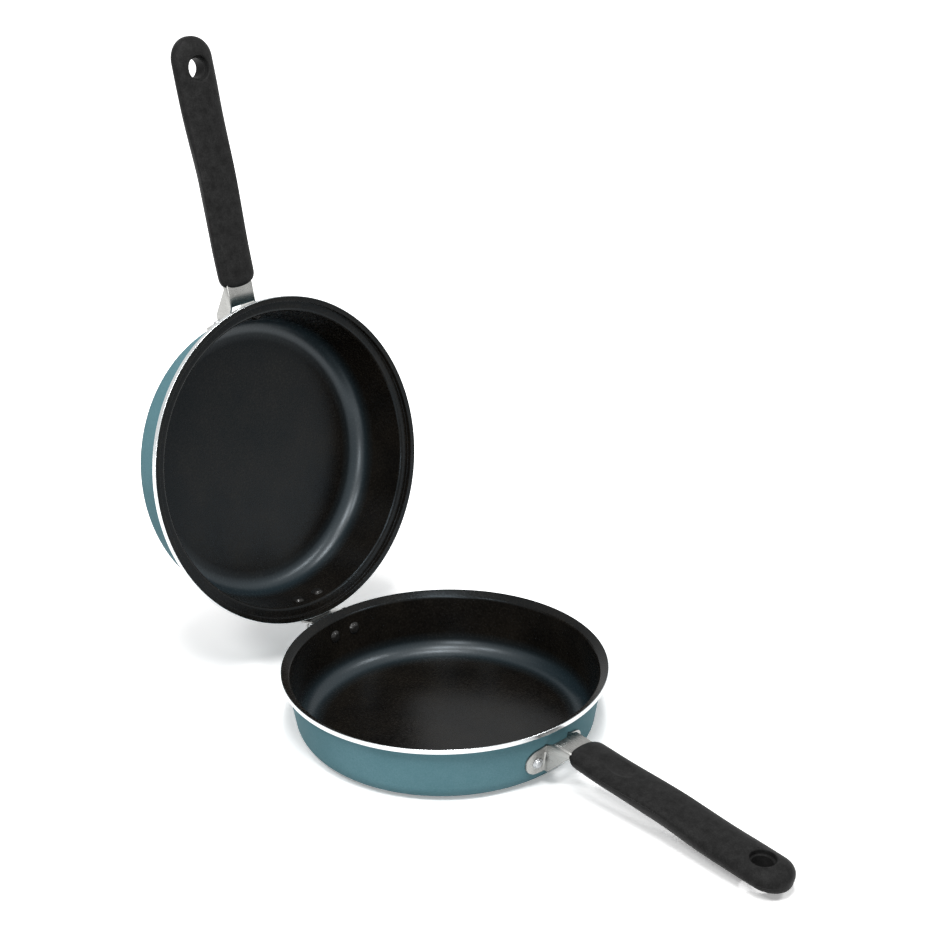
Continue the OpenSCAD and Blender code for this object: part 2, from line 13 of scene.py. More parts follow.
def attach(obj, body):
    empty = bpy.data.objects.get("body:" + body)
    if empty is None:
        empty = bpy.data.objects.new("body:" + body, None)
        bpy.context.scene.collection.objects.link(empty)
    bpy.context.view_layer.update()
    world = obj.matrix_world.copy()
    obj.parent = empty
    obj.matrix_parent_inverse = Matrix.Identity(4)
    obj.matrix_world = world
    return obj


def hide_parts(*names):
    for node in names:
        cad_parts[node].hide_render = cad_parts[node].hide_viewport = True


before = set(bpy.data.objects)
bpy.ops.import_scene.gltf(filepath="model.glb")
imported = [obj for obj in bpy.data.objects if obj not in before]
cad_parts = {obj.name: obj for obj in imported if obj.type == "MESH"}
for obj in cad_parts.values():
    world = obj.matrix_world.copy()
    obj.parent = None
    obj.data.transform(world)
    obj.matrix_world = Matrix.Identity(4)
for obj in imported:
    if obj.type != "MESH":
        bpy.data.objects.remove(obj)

log = logging.getLogger("flip_pan")
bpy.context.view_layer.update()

MM = 0.001
# Vertices closer than this, in metres, are one
WELD = 2e-6
# Radius, in metres, at which round pieces are unrolled for their UV map
UNROLL_R = 0.1
# Colour sockets of a Mix node
MIX_A, MIX_B, MIX_RESULT = 6, 7, 2

Point = tuple[float, float]
Corner = tuple[float, float, float]
Triple = tuple[float, float, float]
Socket = bpy.types.NodeSocket


class Half(Enum):
    """The two halves of the object, by the CAD body each rides on."""

    LOWER = "lower_half"
    UPPER = "upper_half"


class Zone(Enum):
    """Material zones of a pan's surface, by material slot index."""

    COATING = 0
    EDGE = 1
    ENAMEL = 2
    BASE = 3


# ---------------------------------------------------------------- colour and node helpers


def linear(code: str) -> tuple[float, float, float, float]:
    """Turns an sRGB hex colour into Blender's linear colour.

    Args:
        code: six hex digits.

    Returns:
        Linear red, green, blue and alpha.
    """
    channels = (int(code[i:i + 2], 16) / 255 for i in (0, 2, 4))
    return (*(c / 12.92 if c <= 0.04045 else ((c + 0.055) / 1.055) ** 2.4 for c in channels), 1.0)


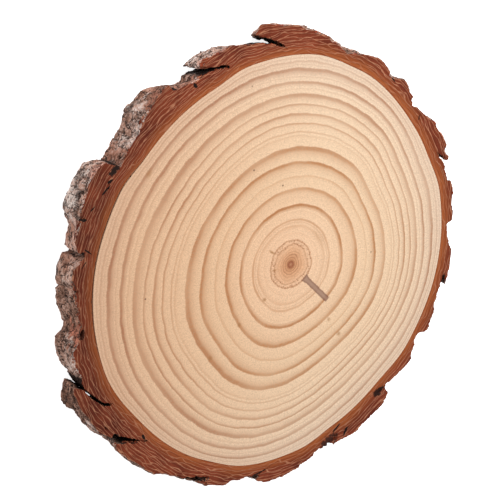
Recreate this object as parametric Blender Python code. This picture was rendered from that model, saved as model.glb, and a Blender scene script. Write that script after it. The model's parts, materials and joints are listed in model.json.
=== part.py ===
"""Wood slice: a cross cut of a pine trunk, lying flat on one sawn face.

Two solids: the wood disc, and the ring of thick plated bark that grew round it.
Metres, +Z up. The origin is under the middle of the slice's outline, at the lower face.
Angles are degrees, counterclockwise from +X, about the middle of the wood disc.
"""

import math
from typing import NamedTuple

import bmesh
import bpy
from mathutils import Vector, noise

MM = 0.001

THICKNESS = 20.0 * MM
WOOD_CENTRE = (4.3 * MM, -4.4 * MM)
WOOD_RADIUS = 135.5 * MM
# Where the wood's edge leaves its mean circle: an angle, and how far out it lies there (mm).
# A smooth curve joins the points.
WOOD_EDGE = (
    (0, 1.0), (14, 0.5), (28, -2.5), (40, -3.0), (66, -0.5), (82, 2.0), (103, 1.0), (116, -2.5),
    (143, -2.5), (156, 1.5), (180, 3.0), (206, 2.5), (229, -1.5), (254, -0.5), (268, 1.5), (286, 0.5),
    (299, -2.5), (316, -3.0), (330, 0.0), (352, 1.0),
)
WOOD_SIDES = 240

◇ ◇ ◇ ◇

From the listing above, extract all records word for word.

SOLUTION FOR THIS PROBLEM
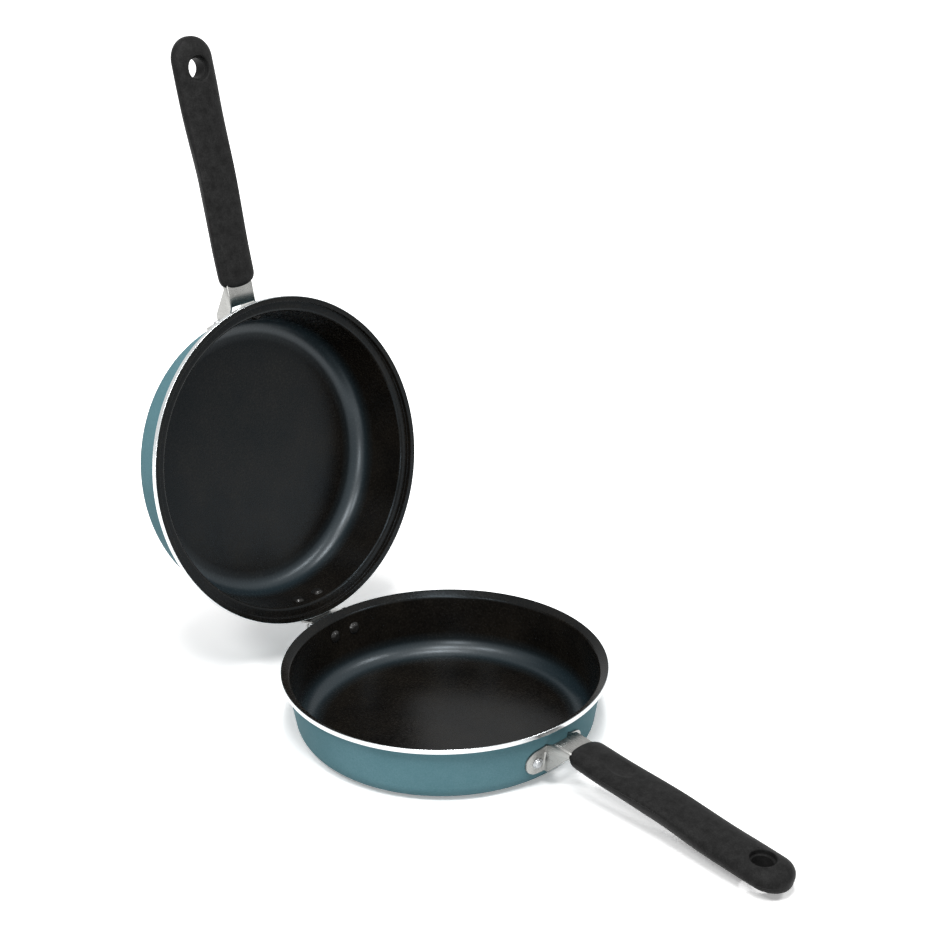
Continue the OpenSCAD and Blender code for this object: part 2, from line 13 of scene.py. More parts follow.
def attach(obj, body):
    empty = bpy.data.objects.get("body:" + body)
    if empty is None:
        empty = bpy.data.objects.new("body:" + body, None)
        bpy.context.scene.collection.objects.link(empty)
    bpy.context.view_layer.update()
    world = obj.matrix_world.copy()
    obj.parent = empty
    obj.matrix_parent_inverse = Matrix.Identity(4)
    obj.matrix_world = world
    return obj


def hide_parts(*names):
    for node in names:
        cad_parts[node].hide_render = cad_parts[node].hide_viewport = True


before = set(bpy.data.objects)
bpy.ops.import_scene.gltf(filepath="model.glb")
imported = [obj for obj in bpy.data.objects if obj not in before]
cad_parts = {obj.name: obj for obj in imported if obj.type == "MESH"}
for obj in cad_parts.values():
    world = obj.matrix_world.copy()
    obj.parent = None
    obj.data.transform(world)
    obj.matrix_world = Matrix.Identity(4)
for obj in imported:
    if obj.type != "MESH":
        bpy.data.objects.remove(obj)

log = logging.getLogger("flip_pan")
bpy.context.view_layer.update()

MM = 0.001
# Vertices closer than this, in metres, are one
WELD = 2e-6
# Radius, in metres, at which round pieces are unrolled for their UV map
UNROLL_R = 0.1
# Colour sockets of a Mix node
MIX_A, MIX_B, MIX_RESULT = 6, 7, 2

Point = tuple[float, float]
Corner = tuple[float, float, float]
Triple = tuple[float, float, float]
Socket = bpy.types.NodeSocket


class Half(Enum):
    """The two halves of the object, by the CAD body each rides on."""

    LOWER = "lower_half"
    UPPER = "upper_half"


class Zone(Enum):
    """Material zones of a pan's surface, by material slot index."""

    COATING = 0
    EDGE = 1
    ENAMEL = 2
    BASE = 3


# ---------------------------------------------------------------- colour and node helpers


def linear(code: str) -> tuple[float, float, float, float]:
    """Turns an sRGB hex colour into Blender's linear colour.

    Args:
        code: six hex digits.

    Returns:
        Linear red, green, blue and alpha.
    """
    channels = (int(code[i:i + 2], 16) / 255 for i in (0, 2, 4))
    return (*(c / 12.92 if c <= 0.04045 else ((c + 0.055) / 1.055) ** 2.4 for c in channels), 1.0)


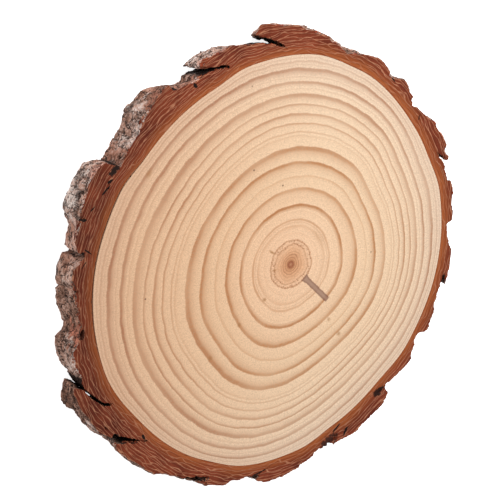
Recreate this object as parametric Blender Python code. This picture was rendered from that model, saved as model.glb, and a Blender scene script. Write that script after it. The model's parts, materials and joints are listed in model.json.
=== part.py ===
"""Wood slice: a cross cut of a pine trunk, lying flat on one sawn face.

Two solids: the wood disc, and the ring of thick plated bark that grew round it.
Metres, +Z up. The origin is under the middle of the slice's outline, at the lower face.
Angles are degrees, counterclockwise from +X, about the middle of the wood disc.
"""

import math
from typing import NamedTuple

import bmesh
import bpy
from mathutils import Vector, noise

MM = 0.001

THICKNESS = 20.0 * MM
WOOD_CENTRE = (4.3 * MM, -4.4 * MM)
WOOD_RADIUS = 135.5 * MM
# Where the wood's edge leaves its mean circle: an angle, and how far out it lies there (mm).
# A smooth curve joins the points.
WOOD_EDGE = (
    (0, 1.0), (14, 0.5), (28, -2.5), (40, -3.0), (66, -0.5), (82, 2.0), (103, 1.0), (116, -2.5),
    (143, -2.5), (156, 1.5), (180, 3.0), (206, 2.5), (229, -1.5), (254, -0.5), (268, 1.5), (286, 0.5),
    (299, -2.5), (316, -3.0), (330, 0.0), (352, 1.0),
)
WOOD_SIDES = 240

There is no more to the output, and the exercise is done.